Pepe wakes up every day with a smile on his face. Pepe Argulo is a 12 year-old boy with cerebral palsy. He lives with his family in one of the poorest parts of Lima, Peru. Together they fight to improve their situation, making sure never to lose track of the beauty of life and the love of family. This is an intimate portrait of a boy with joy in his heart.
Three brothers collect garbage to earn the money to pay for their school fees. They want to change their future by selling garbage in Lahore and studying. This is a portrait of resilience which celebrates children who dare to achieve their dreams.
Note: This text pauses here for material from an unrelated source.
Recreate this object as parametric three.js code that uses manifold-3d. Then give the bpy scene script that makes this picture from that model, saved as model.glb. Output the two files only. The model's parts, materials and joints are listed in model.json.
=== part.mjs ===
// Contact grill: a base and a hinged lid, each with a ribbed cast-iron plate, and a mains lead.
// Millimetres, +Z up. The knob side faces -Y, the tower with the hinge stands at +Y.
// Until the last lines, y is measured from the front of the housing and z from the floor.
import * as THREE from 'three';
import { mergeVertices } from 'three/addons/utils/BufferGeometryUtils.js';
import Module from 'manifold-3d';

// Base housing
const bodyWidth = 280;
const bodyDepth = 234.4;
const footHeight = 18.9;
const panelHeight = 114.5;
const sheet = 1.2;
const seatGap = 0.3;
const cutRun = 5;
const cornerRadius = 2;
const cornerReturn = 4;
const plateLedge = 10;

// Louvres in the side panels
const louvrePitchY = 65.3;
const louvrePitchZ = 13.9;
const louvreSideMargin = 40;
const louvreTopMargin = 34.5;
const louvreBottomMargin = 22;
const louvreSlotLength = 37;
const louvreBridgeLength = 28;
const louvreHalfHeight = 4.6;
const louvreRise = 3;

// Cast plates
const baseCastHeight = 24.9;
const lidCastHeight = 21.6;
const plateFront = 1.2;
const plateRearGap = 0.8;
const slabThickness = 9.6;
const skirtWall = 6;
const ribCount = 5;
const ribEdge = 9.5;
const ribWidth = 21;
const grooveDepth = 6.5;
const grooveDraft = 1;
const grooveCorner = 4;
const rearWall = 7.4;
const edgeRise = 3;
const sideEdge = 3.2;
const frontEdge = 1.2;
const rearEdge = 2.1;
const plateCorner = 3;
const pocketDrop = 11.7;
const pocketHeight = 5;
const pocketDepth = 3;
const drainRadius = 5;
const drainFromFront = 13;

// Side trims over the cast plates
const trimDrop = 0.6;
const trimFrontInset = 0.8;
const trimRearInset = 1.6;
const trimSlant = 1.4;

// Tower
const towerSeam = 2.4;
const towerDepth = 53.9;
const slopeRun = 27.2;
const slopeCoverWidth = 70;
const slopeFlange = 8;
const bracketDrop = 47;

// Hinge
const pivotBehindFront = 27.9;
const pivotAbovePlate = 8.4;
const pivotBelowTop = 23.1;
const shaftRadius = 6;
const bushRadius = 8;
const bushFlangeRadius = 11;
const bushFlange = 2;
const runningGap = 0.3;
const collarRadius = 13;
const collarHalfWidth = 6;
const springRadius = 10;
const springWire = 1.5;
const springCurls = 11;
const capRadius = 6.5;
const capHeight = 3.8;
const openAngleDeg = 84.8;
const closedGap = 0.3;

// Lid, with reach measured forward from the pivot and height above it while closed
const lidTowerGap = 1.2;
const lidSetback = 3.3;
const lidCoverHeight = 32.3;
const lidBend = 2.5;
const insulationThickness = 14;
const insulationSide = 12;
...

From Africa, Abou watches the fence and imagines a future in Europe ahead of him. For over a year, he and thousands of other migrants have attempted to jump the enormous fence system that separates Morocco from a tiny land spit of Spain. Beyond this enclave Melilla spreads the Mediterranean towards Spanish mainland. Behind the camera, Abou portrays the struggle for dignity and freedom on the militarized frontier.
In a remote village in central Iran, students try to fulfill their dreams. Studying is still a big challenge for many as they must walk kilometers across wild landscapes to reach their school. Some keep going while others give up. One day, a car shows up in the village. It’s not an ordinary car but a magic car which sparks their imagination and makes them dream.
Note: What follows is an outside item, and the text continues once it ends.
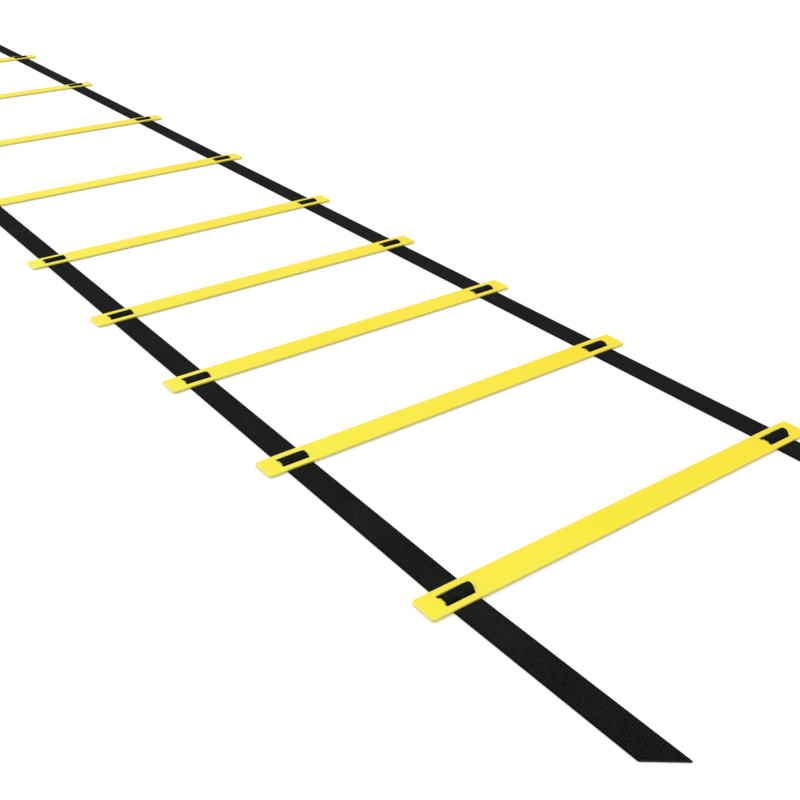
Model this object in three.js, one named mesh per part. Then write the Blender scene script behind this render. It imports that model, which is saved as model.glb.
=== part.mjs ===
// Agility ladder: flat plastic rungs threaded on two runs of webbing, laid out flat on the ground.
// Units are millimetres. +X runs along the rungs, +Y runs along the ladder, away from its near end,
// and +Z is up. The origin is on the ground under the middle of the ladder.
import * as THREE from "three";

// Rungs: flat moulded strips with two pairs of slots.
const RUNG_LENGTH = 430;
const RUNG_WIDTH = 26;
const RUNG_THICKNESS = 2;
const RUNG_CORNER_RADIUS = 2.5;
const RUNG_EDGE_CHAMFER = 0.35;

// Each strap is woven under one edge of a rung, up a slot, over the bridge, and down the other slot.
const BRIDGE_WIDTH = 6.8;
const SLOT_SIDE_CLEARANCE = 0.6;
const SLOT_CORNER_RADIUS = 1.1;
const SLOT_PASS_CLEARANCE = 0.42;
const END_TAB = 17.4;
const CLIMB_ANGLE_DEG = 60;
const NEAR_LOOP_RISE = 3;
const LOOP_RISE = 2;
const LOOP_BEND_RADIUS = 2.9;

// Straps: woven webbing in one unbroken length each, with both ends cut aslant. The left one's near
// tail lies a little to the right of the rest of it.
const WEBBING_WIDTH = 26;
const WEBBING_THICKNESS = 1.3;
const NEAR_TAIL = 192;
const FAR_TAIL = 192;
const END_CUT_SLANT = 20;
const LEFT_TAIL_DRIFT = 6;
const first_rung_drift_share = 0.8;

// The rungs slide along the straps, so the bays between them differ. One share per bay, near to far.
const BAY_LENGTH = 250;
const bay_shares = [0.9, 0.73, 0.73, 0.8, 1.02, 1.17, 1.255, 1.27, 1.24, 1.24, 1.24];

// How finely round corners are stepped, in counts.
const CORNER_STEPS = 2;
const BEND_STEPS = 3;
const LOOP_STEPS = 4;

// Sizes that follow from the ones above.
const climbAngle = THREE.MathUtils.degToRad(CLIMB_ANGLE_DEG);
const seatHeight = WEBBING_THICKNESS;
const bridgeTop = seatHeight + RUNG_THICKNESS;
const webbingCut = WEBBING_THICKNESS / Math.sin(climbAngle);
const climbRun = RUNG_THICKNESS / Math.tan(climbAngle);
const slotWidth = webbingCut + climbRun + 2 * SLOT_PASS_CLEARANCE;
const slotLength = WEBBING_WIDTH + 2 * SLOT_SIDE_CLEARANCE;
const slotOffset = BRIDGE_WIDTH / 2 + slotWidth / 2;
const strapOffset = RUNG_LENGTH / 2 - END_TAB - slotLength / 2;
const bays = bay_shares.map((share) => share * BAY_LENGTH);
const ladderLength = bays.reduce((sum, bay) => sum + bay, NEAR_TAIL + FAR_TAIL);
const nearEnd = -ladderLength / 2;

// Where each rung's middle lies along the ladder.
function rungPlaces() {
  const places = [nearEnd + NEAR_TAIL];
  for (const bay of bays) places.push(places.at(-1) + bay);
  return places;
}

// A rectangle with round corners, centred on a point, drawn anticlockwise on a Shape or a Path.
function roundedRectangle(path, x, y, length, width, radius) {
  const r = Math.min(radius, length / 2, width / 2);
  const right = x + length / 2;
  const left = x - length / 2;
  const top = y + width / 2;
  const bottom = y - width / 2;
  const quarter = Math.PI / 2;
  path.moveTo(left + r, bottom);
  path.lineTo(right - r, bottom);
  path.absarc(right - r, bottom + r, r, -quarter, 0, false);
  path.lineTo(right, top - r);
  path.absarc(right - r, top - r, r, 0, quarter, false);
  path.lineTo(left + r, top);
  path.absarc(left + r, top - r, r, quarter, 2 * quarter, false);
  path.lineTo(left, bottom + r);
  path.absarc(left + r, bottom + r, r, 2 * quarter, 3 * quarter, false);
  return path;
}

// A rung's solid, lying flat with its underside at height zero and its middle over the origin.
function rungGeometry() {
  const outline = roundedRectangle(
    new THREE.Shape(), 0, 0, RUNG_LENGTH, RUNG_WIDTH, RUNG_CORNER_RADIUS,
  );
  for (const x of [-strapOffset, strapOffset]) {
    for (const y of [-slotOffset, slotOffset]) {
      outline.holes.push(
        roundedRectangle(new THREE.Path(), x, y, slotLength, slotWidth, SLOT_CORNER_RADIUS),
      );
    }
  }
  const geometry = new THREE.ExtrudeGeometry(outline, {
    depth: RUNG_THICKNESS - 2 * RUNG_EDGE_CHAMFER,
    curveSegments: CORNER_STEPS,
    bevelEnabled: true,
    bevelThickness: RUNG_EDGE_CHAMFER,
    bevelSize: RUNG_EDGE_CHAMFER,
    bevelOffset: -RUNG_EDGE_CHAMFER,
    bevelSegments: 1,
  });
  return geometry.translate(0, 0, RUNG_EDGE_CHAMFER);
}

// Unit direction and left-hand normal of a path that runs at an angle above the ground.
const direction = (angle) => new THREE.Vector2(Math.cos(angle), Math.sin(angle));
const normal = (angle) => new THREE.Vector2(-Math.sin(angle), Math.cos(angle));

// One bend of the webbing's middle line: points with their normals, round a corner of that line.
function bendPoints(corner, angleIn, angleOut, radius, steps) {
  const turn = angleOut - angleIn;
  const side = Math.sign(turn);
  const tangent = radius * Math.tan(Math.abs(turn) / 2);
  const start = corner.clone().addScaledVector(direction(angleIn), -tangent);
  const centre = start.addScaledVector(normal(angleIn), side * radius);
  const points = [];
  for (let step = 0; step <= steps; step += 1) {
    const angle = angleIn + (turn * step) / steps;
    const out = normal(angle);
    const place = centre.clone().addScaledVector(out, -side * radius);
    points.push({ place, out });
  }
  return points;
}

// The webbing's middle line over one rung: up a slot, in a loop over the bridge, and down the other
// slot. The loop stands highest on the first rung, where the webbing is pushed together most.
function crossingPoints(middle, index) {
  const low = WEBBING_THICKNESS / 2;
  const lowRadius = SLOT_PASS_CLEARANCE + WEBBING_THICKNESS / 2;
  const climb = Math.tan(climbAngle);
  const reach = BRIDGE_WIDTH / 2 + SLOT_PASS_CLEARANCE + webbingCut / 2;
  const lowReach = reach + (bridgeTop - low) / climb;
  const rise = index === 0 ? NEAR_LOOP_RISE : LOOP_RISE;
  const crest = bridgeTop + rise - WEBBING_THICKNESS / 2;
  const topReach = reach - (crest - bridgeTop) / climb;
  const bend = (x, z, angleIn, angleOut, radius, steps) =>
    bendPoints(new THREE.Vector2(middle + x, z), angleIn, angleOut, radius, steps);
  return [
    ...bend(-lowReach, low, 0, climbAngle, lowRadius, BEND_STEPS),
    ...bend(-topReach, crest, climbAngle, 0, LOOP_BEND_RADIUS, LOOP_STEPS),
    ...bend(topReach, crest, 0, -climbAngle, LOOP_BEND_RADIUS, LOOP_STEPS),
    ...bend(lowReach, low, -climbAngle, 0, lowRadius, BEND_STEPS),
  ];
}

// How far a strap lies to the right of its straight run, at a place along the ladder.
function driftAt(y, tailDrift) {
  const firstRung = nearEnd + NEAR_TAIL;
  const threaded = RUNG_WIDTH / 2;
  const inSlot = first_rung_drift_share * SLOT_SIDE_CLEARANCE;
  if (y > firstRung + threaded) return 0;
  if (y > firstRung - threaded) return inSlot;
  return tailDrift;
}

// A strap's solid: its side profile along the ladder, extruded across the webbing's width, with both
// ends cut aslant.
function strapGeometry(tailDrift) {
  const flat = normal(0);
  const low = WEBBING_THICKNESS / 2;
  const line = [
    { place: new THREE.Vector2(nearEnd, low), out: flat },
    ...rungPlaces().flatMap(crossingPoints),
    { place: new THREE.Vector2(nearEnd + ladderLength, low), out: flat },
  ];
  const shifted = (side) => line.map(({ place, out }) => place.clone().addScaledVector(out, side));
  const upper = shifted(WEBBING_THICKNESS / 2);
  const lower = shifted(-WEBBING_THICKNESS / 2);
  const profile = new THREE.Shape([...lower, ...upper.reverse()]);
  const geometry = new THREE.ExtrudeGeometry(profile, {
    depth: WEBBING_WIDTH,
    bevelEnabled: false,
  });
  geometry.translate(0, 0, -WEBBING_WIDTH / 2);
  const spots = geometry.getAttribute("position");
  const lastBend = ladderLength / 2 - FAR_TAIL / 2;
  const firstBend = nearEnd + NEAR_TAIL / 2;
  for (let index = 0; index < spots.count; index += 1) {
    const along = spots.getX(index);
    const across = spots.getZ(index);
    const atEnd = along < firstBend || along > lastBend;
    if (atEnd) spots.setX(index, along - (across * END_CUT_SLANT) / WEBBING_WIDTH);
    spots.setZ(index, across + driftAt(along, tailDrift));
  }
  return geometry;
}

// The profile is drawn with X along the ladder and Y up, so a strap is turned into the ladder's frame.
function strapMesh(name, x, geometry, material) {
  const mesh = new THREE.Mesh(geometry, material);
  mesh.name = name;
  const turn = new THREE.Matrix4().makeBasis(
    new THREE.Vector3(0, 1, 0),
    new THREE.Vector3(0, 0, 1),
    new THREE.Vector3(1, 0, 0),
  );
  mesh.quaternion.setFromRotationMatrix(turn);
  mesh.position.x = x;
  return mesh;
}

function rungMesh(number, y, geometry, material) {
  const mesh = new THREE.Mesh(geometry, material);
  mesh.name = `rung_${String(number).padStart(2, "0")}`;
  mesh.position.set(0, y, seatHeight);
  return mesh;
}

const webbing = () =>
  new THREE.MeshStandardMaterial({ color: 0x191a19, roughness: 0.85, metalness: 0 });
const plastic = () =>
  new THREE.MeshStandardMaterial({ color: 0xfae83c, roughness: 0.42, metalness: 0 });

const straps = new THREE.Group();
straps.name = "straps";
straps.add(strapMesh("strap_left", -strapOffset, strapGeometry(LEFT_TAIL_DRIFT), webbing()));
straps.add(strapMesh("strap_right", strapOffset, strapGeometry(0), webbing()));

const rungs = new THREE.Group();
rungs.name = "rungs";
const rungSolid = rungGeometry();
rungPlaces().forEach((y, index) => rungs.add(rungMesh(index + 1, y, rungSolid, plastic())));

const group = new THREE.Group();
group.name = "agility_ladder";
group.add(straps, rungs);

export default group;
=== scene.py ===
"""Agility ladder laid out flat: moulded rungs threaded on two straps of woven webbing.

Sizes are in metres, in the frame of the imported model: +X runs along the rungs, +Y runs along the
ladder away from its near end, and +Z is up.
"""

import logging
import math
from dataclasses import dataclass, field
from enum import Enum

import bmesh
import bpy
from bpy.types import Material, Mesh, Node, NodeOutputs, NodeTree, Object
from bpy.types import NodeSocket as Socket
from mathutils import Matrix, Vector
from mathutils.geometry import tessellate_polygon


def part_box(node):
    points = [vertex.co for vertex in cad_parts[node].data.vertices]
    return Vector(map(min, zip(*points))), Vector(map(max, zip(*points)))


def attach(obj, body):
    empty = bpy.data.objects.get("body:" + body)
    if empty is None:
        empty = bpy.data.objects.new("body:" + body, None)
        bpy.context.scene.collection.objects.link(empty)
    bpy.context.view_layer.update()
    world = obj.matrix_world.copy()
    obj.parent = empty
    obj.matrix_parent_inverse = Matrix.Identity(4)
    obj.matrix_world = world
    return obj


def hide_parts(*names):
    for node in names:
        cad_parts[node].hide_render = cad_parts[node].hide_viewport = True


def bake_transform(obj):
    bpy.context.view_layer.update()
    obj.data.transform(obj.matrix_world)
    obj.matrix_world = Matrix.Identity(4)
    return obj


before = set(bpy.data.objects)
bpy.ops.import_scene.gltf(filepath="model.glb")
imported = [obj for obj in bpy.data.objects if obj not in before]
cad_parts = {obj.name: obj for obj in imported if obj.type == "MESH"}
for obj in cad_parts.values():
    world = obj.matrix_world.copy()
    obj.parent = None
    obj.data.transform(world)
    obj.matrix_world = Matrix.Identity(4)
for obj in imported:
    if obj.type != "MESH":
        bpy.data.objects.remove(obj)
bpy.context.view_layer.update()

LOG = logging.getLogger("agility_ladder")

Value = Socket | float
Colour = tuple[float, float, float]
Point = tuple[float, float, float]
Span = tuple[float, float]

STRAPS = "straps"
WEAVE = "weave"
# Name of the mask of a painted highlight along the rungs' rounded top edges.
HIGHLIGHT_RIM = "rim"
SMALLEST_RADIUS = 0.00001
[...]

A kaleidoscopic picture of the pirate movie industry in Managua, Nicaragua; an immersive glimpse into lives built around selling bootleg movies in the street. This film is both a sensory exploration of specific intercultural spaces and a meditation on the way Hollywood products are transformed into basic commodities that people depend on for their daily survival. It invites us to consider a personal side of “piracy” that isn’t often seen.
“Art Connect” reveals the impact that art and creativity had in a group of ‘at risk’ teenagers from Laventille: the community in Trinidad and Tobago with the most violence. The story is told by these children who had access to different forms of art to express themselves. By talking, painting, singing, dancing and filming they allow us into their world.
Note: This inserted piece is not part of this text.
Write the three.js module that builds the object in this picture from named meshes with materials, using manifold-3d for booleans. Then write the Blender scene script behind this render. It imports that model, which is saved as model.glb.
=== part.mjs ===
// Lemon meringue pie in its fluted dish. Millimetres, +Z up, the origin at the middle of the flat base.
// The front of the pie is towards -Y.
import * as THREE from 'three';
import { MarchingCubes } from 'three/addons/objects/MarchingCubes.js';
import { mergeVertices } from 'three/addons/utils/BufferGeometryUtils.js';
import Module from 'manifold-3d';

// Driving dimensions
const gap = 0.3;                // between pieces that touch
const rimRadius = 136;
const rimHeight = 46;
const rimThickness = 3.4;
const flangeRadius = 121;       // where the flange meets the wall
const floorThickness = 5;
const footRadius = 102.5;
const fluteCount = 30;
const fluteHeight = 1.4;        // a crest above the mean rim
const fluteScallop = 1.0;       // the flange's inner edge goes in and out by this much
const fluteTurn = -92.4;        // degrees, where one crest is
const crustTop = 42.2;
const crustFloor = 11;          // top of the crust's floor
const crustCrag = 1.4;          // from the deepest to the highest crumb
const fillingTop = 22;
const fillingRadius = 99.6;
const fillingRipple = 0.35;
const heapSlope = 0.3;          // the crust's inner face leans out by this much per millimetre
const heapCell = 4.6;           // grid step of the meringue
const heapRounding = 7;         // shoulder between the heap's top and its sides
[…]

“Rwanda & Juliet” follows eccentric Ivy League professor Andrew Garrod to Kigali, Rwanda, where he mounts Shakespeare’s Romeo and Juliet with Rwandan college students from both Hutu and Tutsi backgrounds. Predominantly orphans, the cast of young Rwandans tackle their country’s past and their own futures. Hopes, expectations, pasts, personalities and cultures collide as opening night approaches.
This hard-hitting inside look at the ongoing conflict in South Sudan presents a close-up view of everyday wartime life in the Nuba Mountains. The film is shot both in the refugee camp where women and their starving children, such as Madina, have fled, and village life under a siege in which Nuba men are daily forced to defend themselves against attacks from Sudanese troops. Their personal stories, told alongside skirmishes and bombings, create a riveting commentary of the effects of war on civilians.
The Chocolate Islands: this film transports you to the islands off west Africa where the best chocolate in the world is grown, both organically and sustainably. You can practically smell and taste the chocolate as you learn where and how the chocolate we love is made from the seeds of the chocolate tree.
In French with English subtitles
A poetic portrayal of Congo in transition, seen through the eyes of public sector workers in a railway station, post office and the only fire station in the largest city, Kinshasa. Belgian director Kristof Bilsen’s cinéma vérité view of the daily lives of these workers tells us everything we need to know about poverty, neglect, corruption and decaying infrastructure in a city of 11 million people.
In French with English subtitles
SDFF 2016 Special Jury Mention: Feature Documentary
“Drawing the Tiger” is the intimate portrait of a Nepalese family’s daily struggle to survive off subsistence farming and the price that family pays for their golden opportunity to break the poverty cycle. Shanta, their brightest child, receives a charity scholarship to go to school in the capital city. She promises to return and free her family from poverty. But she doesn’t.
“Daughters of the Forest” follows the lives of a group of girls attending The Mbaracayú Forest Girls’ School. The school is surrounded by land where more than 95 percent of the forest has been burned and cleared. The school is where the girls learn both academically and through running businesses that support themselves and the school. We see the fulfillment of their vision: the best hope for changing the world is empowering the girls.